(DIRECTION)
Print out every line, exactly as written.

(DATA EXCERPT)
╭──
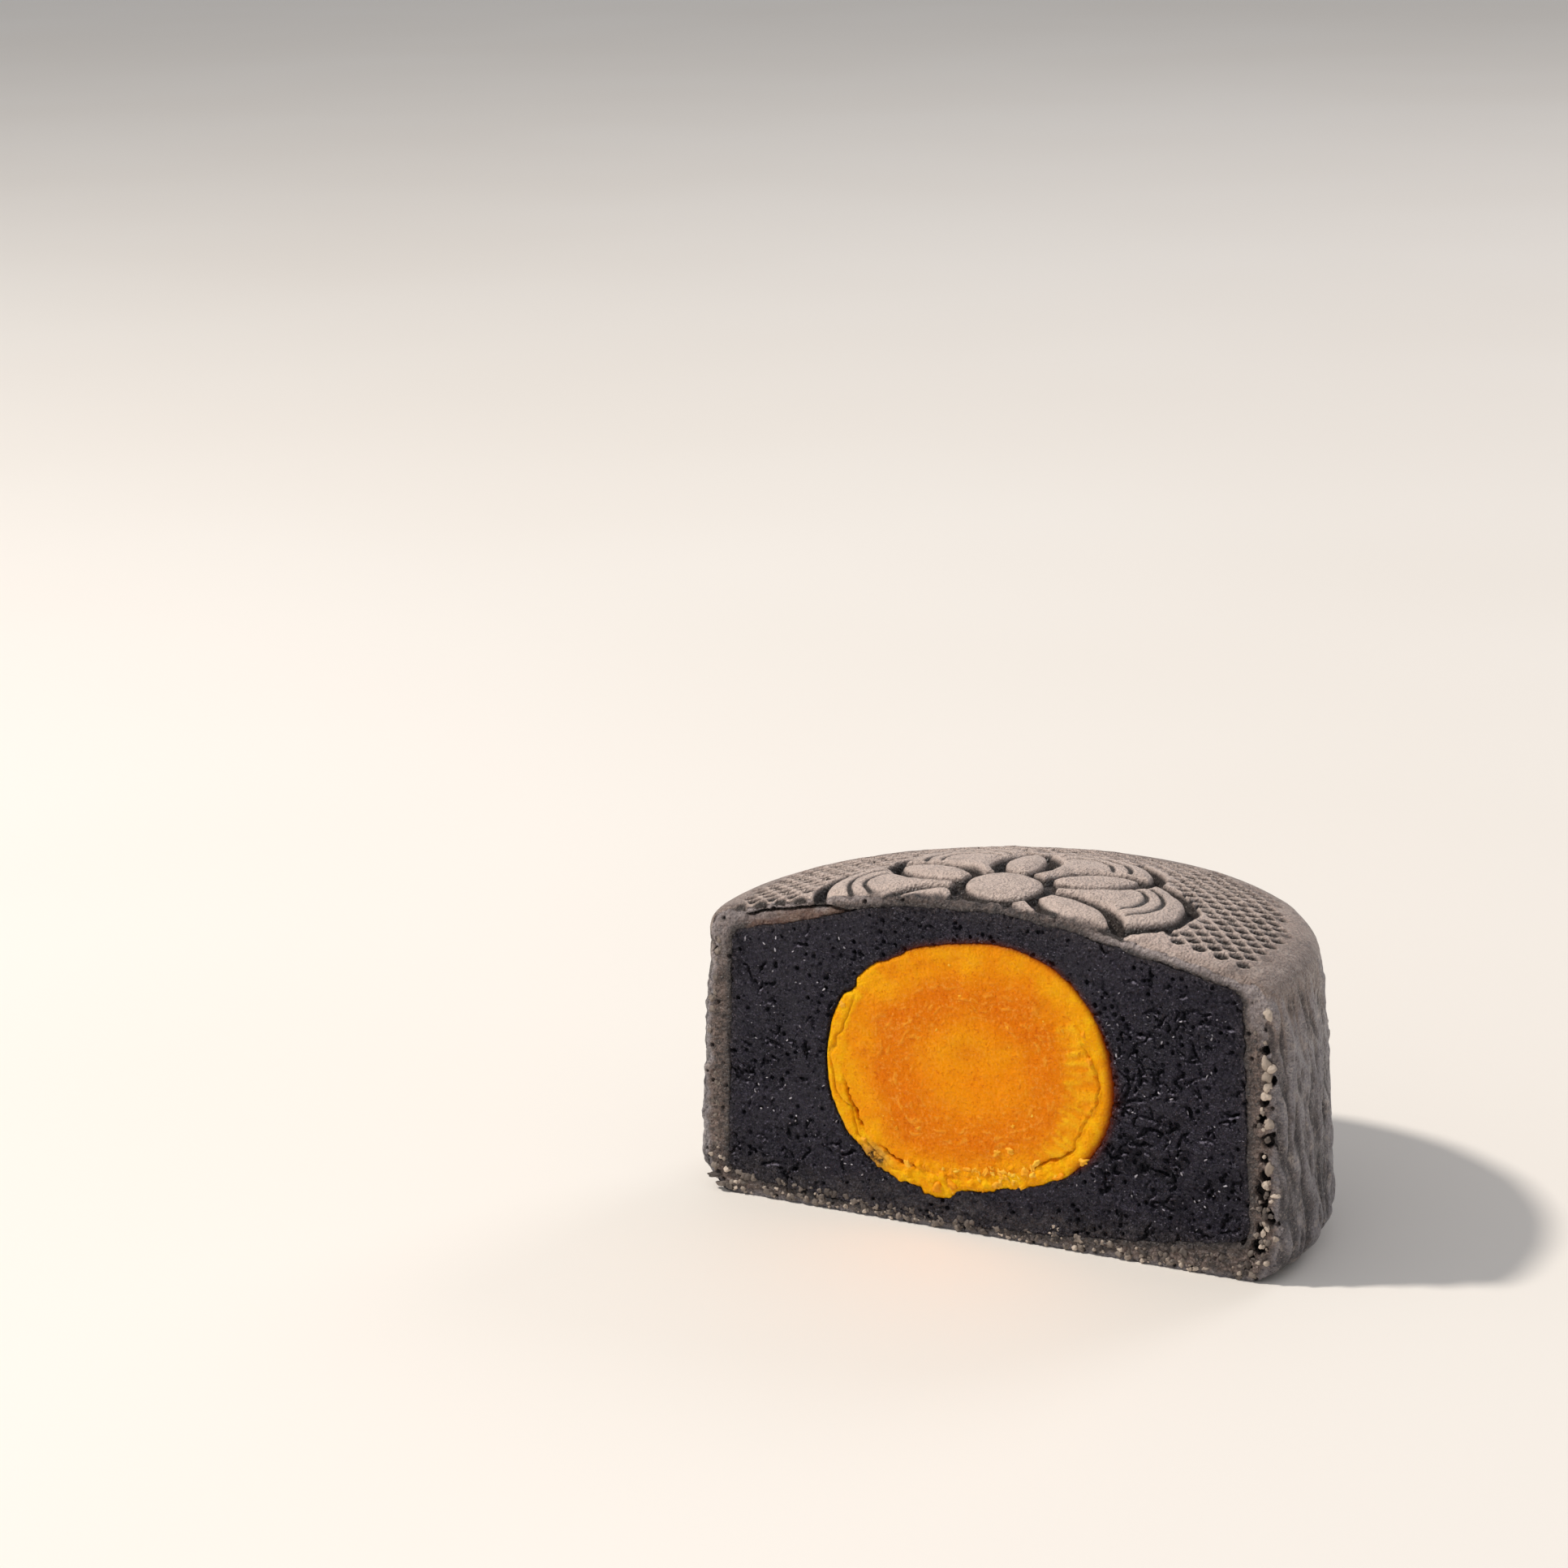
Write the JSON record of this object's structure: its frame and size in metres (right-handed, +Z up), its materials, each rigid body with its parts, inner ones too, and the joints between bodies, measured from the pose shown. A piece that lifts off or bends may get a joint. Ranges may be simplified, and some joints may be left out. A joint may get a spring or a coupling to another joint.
{
  "type": "cut black sesame mooncake",
  "caption": "Cut piece of a round mooncake: dark crust with a pressed top, black sesame filling and a salted egg yolk on the cut face.",
  "frame": {"origin": "on the surface that the cake stands on, in the middle of its outer box", "axes": "+X along the straight cut, +Y from the cut face towards the round back, +Z up through the pressed top"},
  "size_m": [0.062, 0.0364, 0.0335],
  "materials": {
    "crust": "baked grey-brown dough, matt with a faint oily bloom, grainy where cut",
    "filling": "blue-black sesame paste, fine grained and slightly oily",
    "yolk": "waxy orange yolk with a paler middle and a yellow outer skin"
  },
  "bodies": {
    "root": {"crust": "crust", "sesame_filling": "filling", "egg_yolk": "yolk"}
  },
  "joints": []
}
╰──
(FINAL ANSWER)
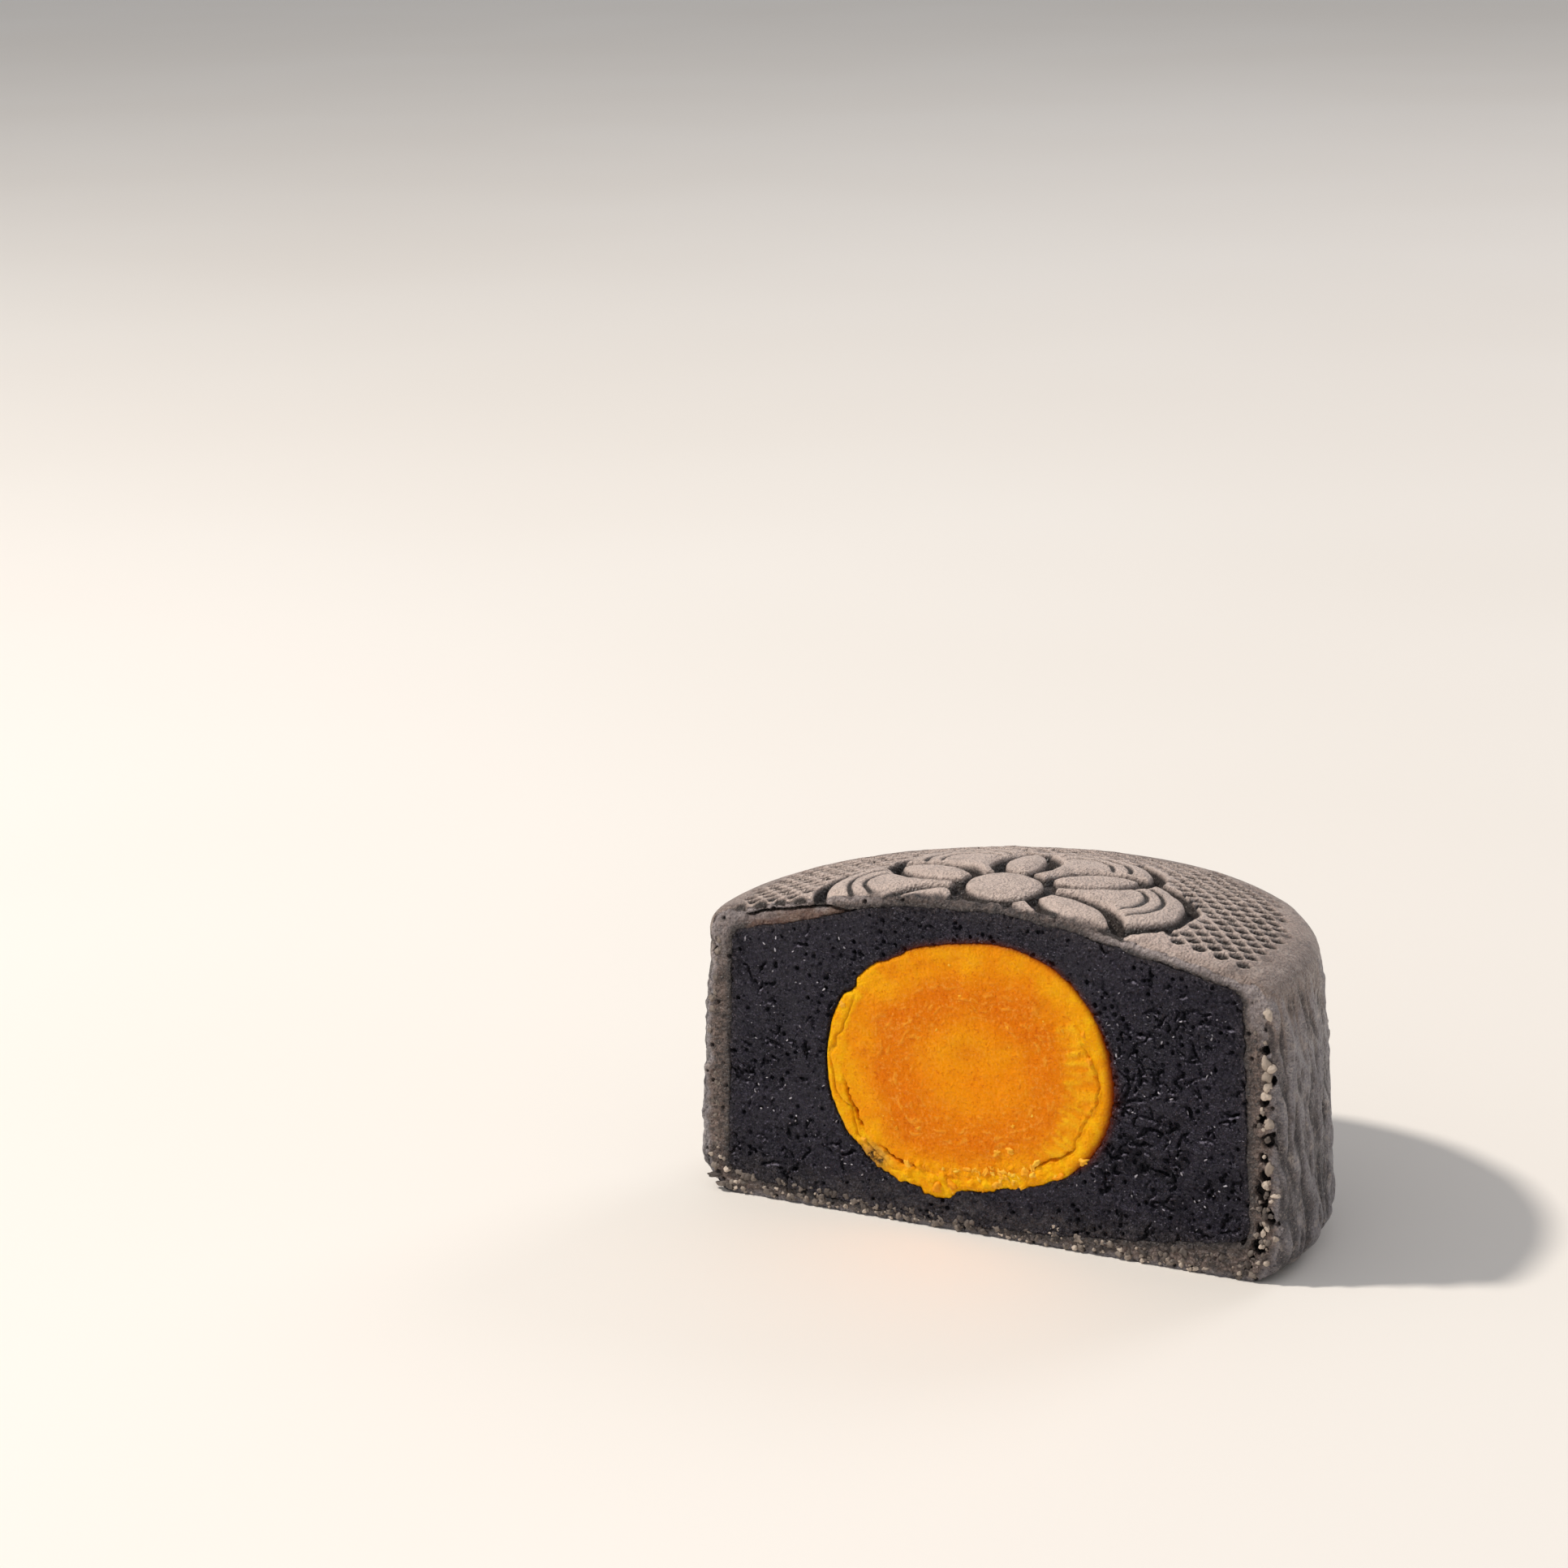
Write the JSON record of this object's structure: its frame and size in metres (right-handed, +Z up), its materials, each rigid body with its parts, inner ones too, and the joints between bodies, measured from the pose shown. A piece that lifts off or bends may get a joint. Ranges may be simplified, and some joints may be left out. A joint may get a spring or a coupling to another joint.
{
  "type": "cut black sesame mooncake",
  "caption": "Cut piece of a round mooncake: dark crust with a pressed top, black sesame filling and a salted egg yolk on the cut face.",
  "frame": {"origin": "on the surface that the cake stands on, in the middle of its outer box", "axes": "+X along the straight cut, +Y from the cut face towards the round back, +Z up through the pressed top"},
  "size_m": [0.062, 0.0364, 0.0335],
  "materials": {
    "crust": "baked grey-brown dough, matt with a faint oily bloom, grainy where cut",
    "filling": "blue-black sesame paste, fine grained and slightly oily",
    "yolk": "waxy orange yolk with a paler middle and a yellow outer skin"
  },
  "bodies": {
    "root": {"crust": "crust", "sesame_filling": "filling", "egg_yolk": "yolk"}
  },
  "joints": []
}